Bilangan 20:11 seringkali diinterpretasikan sebagai gambaran rohani yang kaya. Batu itu sendiri dapat melambangkan Kristus, sebagaimana diungkapkan dalam Perjanjian Baru. Air yang keluar dari batu melambangkan berkat rohani, yaitu Roh Kudus, yang mengalir dari Kristus untuk memberi kehidupan kepada orang percaya. Tindakan memukul batu, meskipun tidak sesuai instruksi, dapat dihubungkan dengan kematian Kristus di kayu salib, di mana Ia "dipukul" atau disalibkan, sehingga Roh Kudus dicurahkan kepada dunia.
Selain itu, peristiwa ini menekankan pentingnya iman dan penyerahan diri kepada kehendak Tuhan. Musa, meskipun seorang pemimpin besar, juga manusia dengan kelemahan. Kegeramannya menunjukkan perjuangan dalam mengendalikan emosi. Namun, di tengah kegagalan manusia, kemuliaan Tuhan tetap terlihat. Kemampuannya untuk menyediakan air dari batu yang keras membuktikan kuasa-Nya yang tak terbatas dan kasih-Nya yang abadi kepada umat-Nya, bahkan ketika mereka bergumul dalam ketidakpercayaan.
Keindahan dari ayat ini terletak pada janji penyediaan Tuhan. Di tengah padang gurun yang tandus, tempat yang penuh tantangan dan kesulitan, Tuhan tidak pernah meninggalkan umat-Nya. Ia selalu menyediakan apa yang mereka butuhkan, baik secara fisik maupun rohani. Ini menjadi pengingat bahwa dalam setiap kesulitan hidup, kita dapat bersandar pada Tuhan, yang sanggup mengubah hal yang tampaknya mustahil menjadi sumber kehidupan.

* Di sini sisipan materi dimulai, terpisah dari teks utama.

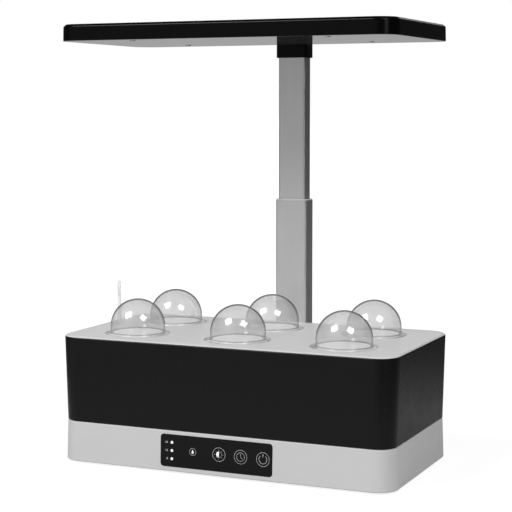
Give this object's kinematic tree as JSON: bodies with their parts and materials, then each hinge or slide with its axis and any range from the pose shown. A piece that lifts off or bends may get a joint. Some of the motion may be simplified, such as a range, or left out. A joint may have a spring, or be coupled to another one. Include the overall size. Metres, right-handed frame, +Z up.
{
  "type": "countertop hydroponic garden",
  "caption": "Countertop hydroponic garden: base with touch panel, lift-off water tank, deck of domed net pods and a grow light on a telescoping mast.",
  "frame": {"origin": "on the resting plane under the middle of the whole object's box", "axes": "+Z up, +X to the right seen from the panel, +Y to the back, where the mast stands"},
  "size_m": [0.3, 0.1767, 0.3708],
  "materials": {
    "base_grey": "fine satin",
    "foot_rubber": "matte",
    "screw_steel": "satin",
    "panel_gloss": "high gloss",
    "light_white": "satin",
    "board_green": "satin",
    "fitting_black": "satin",
    "lead_black": "matte",
    "mast_aluminium": "satin anodised",
    "bush_grey": "satin",
    "tank_black": "satin",
    "pump_grey": "satin",
    "cup_rubber": "matte",
    "deck_grey": "satin",
    "gauge_white": "satin",
    "basket_white": "satin",
    "sponge_brown": "open-cell",
    "cap_grey": "satin",
    "dome_clear": "clear, high gloss",
    "neck_black": "satin",
    "shade_black": "satin gloss",
    "plate_grey": "gloss",
    "board_white": "satin",
    "led_yellow": "satin"
  },
  "bodies": {
    "base": {"base_case": "base_grey", "base_cover": "base_grey", "rubber_feet": "foot_rubber", "cover_screws": "screw_steel", "control_overlay": "panel_gloss", "level_lights": "light_white", "touch_board": "board_green", "main_board": "board_green", "dc_inlet": "fitting_black", "contact_socket": "fitting_black", "base_lead": "lead_black", "lower_mast": "mast_aluminium", "mast_bush": "bush_grey", "mast_screws": "screw_steel"},
    "tank": {"water_tank": "tank_black", "pump_body": "pump_grey", "pump_filter": "fitting_black", "pump_outlet": "pump_grey", "pump_cups": "cup_rubber", "pump_lead": "lead_black", "contact_plug": "fitting_black"},
    "deck_plate": {"deck": "deck_grey"},
    "float": {"gauge_rod": "gauge_white", "float_block": "gauge_white"},
    "lamp_head": {"upper_mast": "mast_aluminium", "mast_glide": "bush_grey", "mast_lead": "lead_black", "lamp_neck": "neck_black", "neck_screws": "screw_steel", "lamp_shade": "shade_black", "lamp_plate": "plate_grey", "plate_screws": "screw_steel", "led_board": "board_white", "led_chips": "led_yellow", "lamp_lead": "lead_black"},
    "pod_1": {"basket_1": "basket_white", "sponge_1": "sponge_brown", "pod_cap_1": "cap_grey"},
    "cloche_1": {"dome_1": "dome_clear"},
    "pod_2": {"basket_2": "basket_white", "sponge_2": "sponge_brown", "pod_cap_2": "cap_grey"},
    "cloche_2": {"dome_2": "dome_clear"},
    "pod_3": {"basket_3": "basket_white", "sponge_3": "sponge_brown", "pod_cap_3": "cap_grey"},
    "cloche_3": {"dome_3": "dome_clear"},
    "pod_4": {"basket_4": "basket_white", "sponge_4": "sponge_brown", "pod_cap_4": "cap_grey"},
    "cloche_4": {"dome_4": "dome_clear"},
    "pod_5": {"basket_5": "basket_white", "sponge_5": "sponge_brown", "pod_cap_5": "cap_grey"},
    "cloche_5": {"dome_5": "dome_clear"},
    "pod_6": {"basket_6": "basket_white", "sponge_6": "sponge_brown", "pod_cap_6": "cap_grey"},
    "cloche_6": {"dome_6": "dome_clear"}
  },
  "joints": [
    {"name": "lamp_height", "type": "slide", "parent": "base", "child": "lamp_head", "axis": [0, 0, 1], "range_m": [-0.12, 0.03], "deforming": ["mast_lead"]},
    {"name": "tank_lift", "type": "slide", "parent": "base", "child": "tank", "axis": [0, 0, 1], "range_m": [0, 0.012]},
    {"name": "deck_lift", "type": "slide", "parent": "tank", "child": "deck_plate", "axis": [0, 0, 1], "range_m": [0, 0.025]},
    {"name": "float_level", "type": "slide", "parent": "deck_plate", "child": "float", "axis": [0, 0, 1], "range_m": [-0.034, 0.0015]},
    {"name": "pod_lift_1", "type": "slide", "parent": "deck_plate", "child": "pod_1", "axis": [0, 0, 1], "range_m": [0, 0.03]},
    {"name": "dome_lift_1", "type": "slide", "parent": "pod_1", "child": "cloche_1", "axis": [0, 0, 1], "range_m": [0, 0.025]},
    {"name": "pod_lift_2", "type": "slide", "parent": "deck_plate", "child": "pod_2", "axis": [0, 0, 1], "range_m": [0, 0.03]},
    {"name": "dome_lift_2", "type": "slide", "parent": "pod_2", "child": "cloche_2", "axis": [0, 0, 1], "range_m": [0, 0.025]},
    {"name": "pod_lift_3", "type": "slide", "parent": "deck_plate", "child": "pod_3", "axis": [0, 0, 1], "range_m": [0, 0.03]},
    {"name": "dome_lift_3", "type": "slide", "parent": "pod_3", "child": "cloche_3", "axis": [0, 0, 1], "range_m": [0, 0.025]},
    {"name": "pod_lift_4", "type": "slide", "parent": "deck_plate", "child": "pod_4", "axis": [0, 0, 1], "range_m": [0, 0.03]},
    {"name": "dome_lift_4", "type": "slide", "parent": "pod_4", "child": "cloche_4", "axis": [0, 0, 1], "range_m": [0, 0.025]},
    {"name": "pod_lift_5", "type": "slide", "parent": "deck_plate", "child": "pod_5", "axis": [0, 0, 1], "range_m": [0, 0.03]},
    {"name": "dome_lift_5", "type": "slide", "parent": "pod_5", "child": "cloche_5", "axis": [0, 0, 1], "range_m": [0, 0.025]},
    {"name": "pod_lift_6", "type": "slide", "parent": "deck_plate", "child": "pod_6", "axis": [0, 0, 1], "range_m": [0, 0.03]},
    {"name": "dome_lift_6", "type": "slide", "parent": "pod_6", "child": "cloche_6", "axis": [0, 0, 1], "range_m": [0, 0.025]}
  ]
}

Bilangan 20:11 menawarkan pelajaran berharga bagi kehidupan kita saat ini. Pertama, ia mengajarkan pentingnya ketaatan kepada Tuhan dalam segala hal, sekecil apapun. Kedua, ia mengingatkan kita akan kemurahan hati Tuhan yang tak terbatas, yang terus menyediakan berkat-Nya bagi kita, bahkan ketika kita tidak layak atau tidak sempurna. Ketiga, ayat ini memberikan penghiburan bahwa Tuhan akan selalu hadir di tengah kesulitan kita, bagaikan air yang mengalir dari batu di padang gurun.
Dalam menghadapi "padang gurun" kehidupan kita – tantangan, kekecewaan, atau kekeringan spiritual – kita dapat menemukan kekuatan dan harapan dalam firman Tuhan ini. Bahwa penyediaan-Nya melampaui ketidaksempurnaan kita dan bahwa melalui Kristus, air kehidupan rohani senantiasa mengalir. Memahami makna mendalam di balik bilangan 20:11 bukan hanya memperkaya pengetahuan Alkitabiah, tetapi juga menguatkan iman dan memberikan perspektif yang lebih cerah tentang kasih dan kuasa Tuhan.